China’s yuan rose to a 19-year high after the central bank bolstered the currency’s reference rate as U.S. holds the second presidential debate.
The People’s Bank of China raised the fixing by 0.12 percent to 6.3028 per dollar, the strongest since June 20. The American presidential election and U.S. Deputy Secretary of State William Burns’ visit to China have contributed to recent appreciation in the yuan, central-bank publication Financial News said in a commentary today.

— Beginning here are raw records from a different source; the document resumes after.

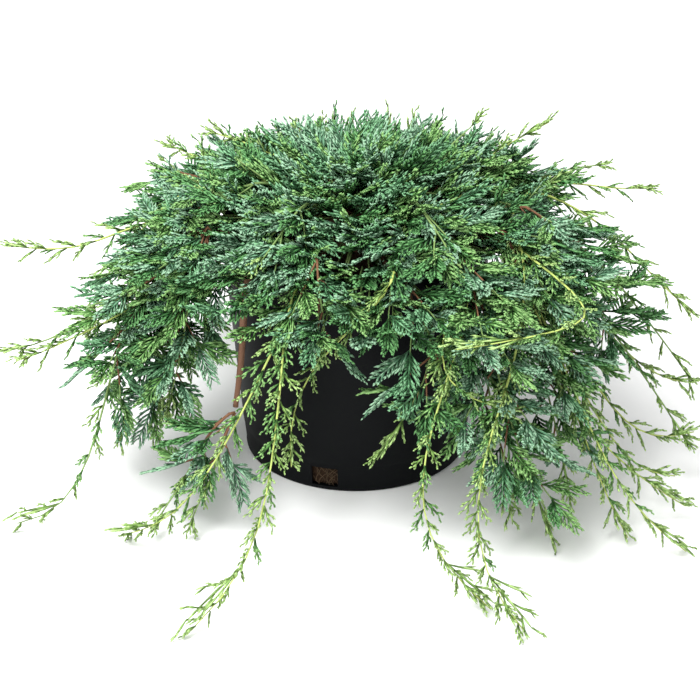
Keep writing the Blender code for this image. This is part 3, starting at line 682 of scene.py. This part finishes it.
def plumeCords(plans, cords, chance):
    # Cords in a flat fan on both sides of each plume's axis, two stubs on each cord, and the axis.
    # Gives root, direction, forward bend, length, kind and colour for every one of them
    base, ahead, face = (np.array([plan[part] for plan in plans]) for part in (0, 1, 2))
    size, tone = (np.array([plan[part] for plan in plans]) for part in (3, 4))
    across = unit(np.cross(ahead, face))
    count = len(plans)
    place = np.linspace(0.06, 0.94, cords) + chance.normal(0, 0.012, (count, cords))
    hand = np.where(np.arange(cords) % 2, 1.0, -1.0)
    angle = growth["cordAngle"] * chance.uniform(0.85, 1.2, (count, cords))
    rise = 0.10 * size[:, None] * place**2
    root = base[:, None] + ahead[:, None] * (size[:, None] * place)[..., None]
    root = root + face[:, None] * rise[..., None]
    way = ahead[:, None] * np.cos(angle)[..., None]
    way = way + across[:, None] * (hand * np.sin(angle))[..., None]
    way = unit(way + face[:, None] * chance.normal(0.08, 0.10, (count, cords))[..., None])
    length = size[:, None] * (0.50 - 0.28 * place) * chance.uniform(0.85, 1.15, (count, cords))
    lift = chance.uniform(0.0, 0.16, (count, cords))[..., None]
    bend = ahead[:, None] * 0.26 + face[:, None] * lift
    part = np.array([0.46, 0.70])
    stubRoot = (root[:, :, None] + way[:, :, None] * (length[:, :, None] * part)[..., None]
                + bend[:, :, None] * (length[:, :, None] * part**2)[..., None])
    stubHand = np.array([1.0, -1.0]) * hand[:, None]
    stubWay = way[:, :, None] * 0.84 + across[:, None, None] * (0.50 * stubHand)[None, ..., None]
    stubWay = unit(stubWay + bend[:, :, None] * 0.4)
    stubLength = length[:, :, None] * np.array([0.40, 0.30])
    stubLength = stubLength * chance.uniform(0.8, 1.2, (count, cords, 2))
    owner = np.arange(count)
    axisBend = np.zeros((count, 3))
    rows = [
        (root.reshape(-1, 3), way.reshape(-1, 3), bend.reshape(-1, 3),
         length.ravel(), np.repeat(owner, cords)),
        (stubRoot.reshape(-1, 3), stubWay.reshape(-1, 3), np.repeat(bend.reshape(-1, 3), 2, 0) * 0.5,
         stubLength.ravel(), np.repeat(owner, cords * 2)),
        (base + ahead * (size * 0.02)[:, None], ahead + face * 0.08, axisBend, size * 0.98, owner),
    ]
    root, way, bend, length, owner = (np.concatenate(column) for column in zip(*rows))
    kind = np.concatenate([np.full(len(row[0]), number) for number, row in enumerate(rows)])
    return root, way, bend, length, kind, tone[owner]


def cordTubes(root, way, bend, length, kind, tone, chance):
    # A cord is a three-sided tube of three rings, each turned 60 degrees from the last, that ends
    # in a point. Its path is root + (way * s + bend * s^2) * length. A stub, kind 1, has two rings.
    # Most outer ends take the lighter colour, new growth with painted light, and the inner ends the
    # darker one, older growth with painted shade
    pieces = []
    offset = 0
    for chosen, profile in ((kind != 1, growth["cordRings"]), (kind == 1, growth["stubRings"])):
        shares, girths = np.array(profile).T
        rings = len(shares)
        count = int(chosen.sum())
        reach = (way[chosen] * length[chosen][:, None])[:, None]
        place = root[chosen][:, None] + reach * shares[:, None]
        place = place + (bend[chosen] * length[chosen][:, None])[:, None] * (shares**2)[:, None]
        thick = growth["cordRadius"] * np.clip(length[chosen] / 0.012, 0.72, 1.1)[:, None] * girths
        points, (quads, low, _) = tubes(place, thick, 3, np.arange(rings) * math.pi / 3)
        tips = root[chosen] + (way[chosen] + bend[chosen]) * length[chosen][:, None]
        last = np.arange(count)[:, None] * rings * 3 + (rings - 1) * 3
        corner = np.arange(3)
        point = np.broadcast_to((len(points) + np.arange(count))[:, None], (count, 3))
        tipFaces = np.stack([last + corner, point, last + (corner + 1) % 3], -1).reshape(-1, 3)
        outer = tone[chosen] + len(greens)
        # the inner half of each cord takes the darker colour, older growth with painted shade, and
        # most outer halves the lighter one, new growth with painted light
        if rings == 3:
            lower = np.repeat(tone[chosen], 3)
            bright = np.repeat(np.where(chance.uniform(0, 1, count) < 0.75, outer, tone[chosen]), 3)
            sides = np.stack([lower.reshape(-1, 3), bright.reshape(-1, 3)], 1).ravel()
        else:
            sides = np.repeat(np.where(chance.uniform(0, 1, count) < 0.5, outer, tone[chosen]), 3)
        everyPoint = np.concatenate([points, tips])
        pieces.append((everyPoint, quads + offset, low + offset, tipFaces + offset,
                       sides, tone[chosen], np.repeat(outer, 3)))
        offset += len(everyPoint)
    return pieces


def plumePiece(name, broad, slim, chance):
    # All the cords of one region's plumes as one mesh, with nothing below the floor
    parts = [plumeCords(plans, cords, chance)
             for plans, cords in ((broad, growth["cords"]), (slim, growth["shootCords"])) if plans]
    joined = [np.concatenate([part[column] for part in parts]) for column in range(6)]
    pieces = cordTubes(*joined, chance)
    points = np.concatenate([piece[0] for piece in pieces])
    points[:, 2] = np.maximum(points[:, 2], growth["floor"])
    faces = [piece[column] for column in (1, 2, 3) for piece in pieces]
    slots = [piece[column] for column in (4, 5, 6) for piece in pieces]
    return addPiece(name, points, faces, foliageMaterials, slots)


def makeTwigs(twigs):
    # Leaders and twigs as tapering four-sided tubes of 16 and 6 rings, coloured by their age
    resampled = []
    for path, thick, thin, kind in twigs:
        share = np.linspace(0, len(path) - 1, 16 if len(path) > 20 else 6)
        axis = np.stack([np.interp(share, np.arange(len(path)), path[:, k]) for k in range(3)], -1)
        resampled.append((axis, np.linspace(thick, thin, len(axis)), kind))
    for length, label in ((16, "leaders"), (6, "twigs")):
        chosen = [item for item in resampled if len(item[0]) == length]
        path = np.stack([item[0] for item in chosen])
        radii = np.stack([item[1] for item in chosen])
        kinds = np.array([item[2] for item in chosen])
        points, faces = tubes(path, radii, 4)
        points[:, 2] = np.maximum(points[:, 2], growth["floor"])
        # the first third of a lower leader is brown and its rest green; shoots are yellow-green
        rows = np.tile(np.repeat(np.arange(length - 1), 4), len(chosen))
        kind = np.repeat(kinds, (length - 1) * 4)
        old = np.where((kind == 0) & (rows < length * 0.35), 0, 1)
        slots = [np.where(kind == 2, 2, old), kinds, np.where(kinds == 2, 2, 1)]
        made = addPiece(label, points, faces, twigMaterials, slots)
        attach(made, "root")


# each green's inner material is darker for older growth and for painted shade, and its outer one is
# lighter for new growth and for painted light
foliageMaterials = [plainMaterial(name + part, colour(*values[number]), 0.62, 0.25)
                    for number, part in enumerate(("InnerAgedAndShaded", "OuterNewAndLit"))
                    for name, values in greens.items()]
twigMaterials = [
    plainMaterial("brownTwig", colour(116, 82, 60), 0.8, 0.2),
    plainMaterial("greenTwig", colour(120, 146, 86), 0.7, 0.25),
    plainMaterial("yellowShoot", colour(176, 192, 104), 0.6, 0.3),
]


def makeFoliage(paths):
    # One piece of plumes for each region, then the leaders and the twigs
    chance = np.random.default_rng(11)
    broad, slim, twigs = growPlumes(paths, chance)
    total = 0
    for region in regions:
        made = plumePiece(region, broad[region], slim[region], chance)
        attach(made, "root")
        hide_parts(*["foliage_" + mass for mass in regions[region]])
        triangles = sum(len(polygon.vertices) - 2 for polygon in made.data.polygons)
        total += triangles
        plumes = len(broad[region]) + len(slim[region])
        print(region, plumes, "plumes", triangles, "triangles")
    makeTwigs(twigs)
    print("foliage", total, "triangles")


# Camera, light and floor
studio = {
    "cameraPlace": (-0.0063, -1.748, 0.973),
    "cameraTilt": 26.5,
    "lens": 97.5,
    "sensor": 36,
    "floorReach": 30,
    "skyStrength": 0.92,
    "keyPlace": (-0.7, -0.9, 2.1),
    "keyPower": 88,
    "keySize": 1.4,
}


def makeStage():
    # A pale floor, an even white sky, one broad lamp and the photo's camera
    floorMesh = bpy.data.meshes.new("floor")
    reach = studio["floorReach"]
    corners = [(-reach, -reach, 0), (reach, -reach, 0), (reach, reach, 0), (-reach, reach, 0)]
    floorMesh.from_pydata(corners, [], [(0, 1, 2, 3)])
    floorMesh.materials.append(plainMaterial("paleFloor", (0.92, 0.92, 0.92, 1), 0.9, 0.1))
    floor = bpy.data.objects.new("floor", floorMesh)
    bpy.context.scene.collection.objects.link(floor)
    world = bpy.data.worlds.new("studio")
    world.use_nodes = True
    world.node_tree.nodes["Background"].inputs["Color"].default_value = (1, 1, 1, 1)
    world.node_tree.nodes["Background"].inputs["Strength"].default_value = studio["skyStrength"]
    bpy.context.scene.world = world
    key = bpy.data.lights.new("key", "AREA")
    key.energy = studio["keyPower"]
    key.size = studio["keySize"]
    lamp = bpy.data.objects.new("key", key)
    lamp.location = studio["keyPlace"]
    aim = mathutils.Vector((0, 0, 0.2)) - lamp.location
    lamp.rotation_euler = aim.to_track_quat("-Z", "Y").to_euler()
    bpy.context.scene.collection.objects.link(lamp)
    camera = bpy.data.cameras.new("camera")
    camera.lens = studio["lens"]
    camera.sensor_width = studio["sensor"]
    eye = bpy.data.objects.new("camera", camera)
    eye.location = studio["cameraPlace"]
    eye.rotation_euler = (math.radians(90 - studio["cameraTilt"]), 0, 0)
    bpy.context.scene.collection.objects.link(eye)
    bpy.context.scene.camera = eye
    bpy.context.scene.view_settings.view_transform = "Standard"


boughs = boughPaths()
makePot()
makeSoil()
makeRoots()
makeLimbs(boughs)
print("pot, soil and limbs made")
makeFoliage(boughs)
makeStage()
print("stage made")
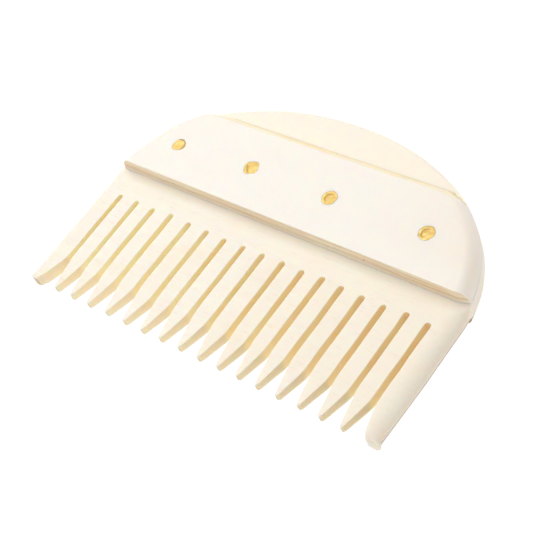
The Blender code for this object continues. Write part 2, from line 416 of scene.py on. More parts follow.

The yuan has advanced 2.3 percent since reaching this year’s low of 6.3967 on July 25. The Chinese Communist Party will hold a congress starting Nov. 8 that may feature a once-a-decade leadership transition.
“China wants to ease the heat on yuan’s exchange rate as the U.S. presidential elections are looming,” said Banny Lam, a Hong Kong-based chief economist at CCB International Securities Ltd., a unit of China’s second-largest bank. “There are also bets that China will step up stimulus after the congress. Yet the yuan could soften when these factors fade.”
The yuan rose 0.15 percent to close at 6.2545 against the greenback in Shanghai, according to China Foreign Exchange Trade System. The currency touched 6.2525 earlier, the strongest level since the government unified the official and market exchange rates at the end of 1993. The spot rate can trade as much as 1 percent on either side of the fixing.
Fortress Investment Group LLC turned bullish on China’s yuan and equities, after betting on declines earlier in the year, as it predicts the government will arrest a seven-quarter slowdown in the world’s second-largest economy. A report tomorrow may show gains in gross domestic product slowed to 7.4 percent last quarter, according to a Bloomberg survey of economists. That would the slowest pace in three years.
In Hong Kong’s offshore market, the currency climbed 0.17 percent to 6.2536 per dollar, according to data compiled by Bloomberg. Twelve-month non-deliverable forwards gained 0.09 percent to 6.3530, a 1.6 percent discount to the onshore rate.
One-month implied volatility, a measure of exchange-rate swings used to price options, dropped seven basis points to 1.65 percent.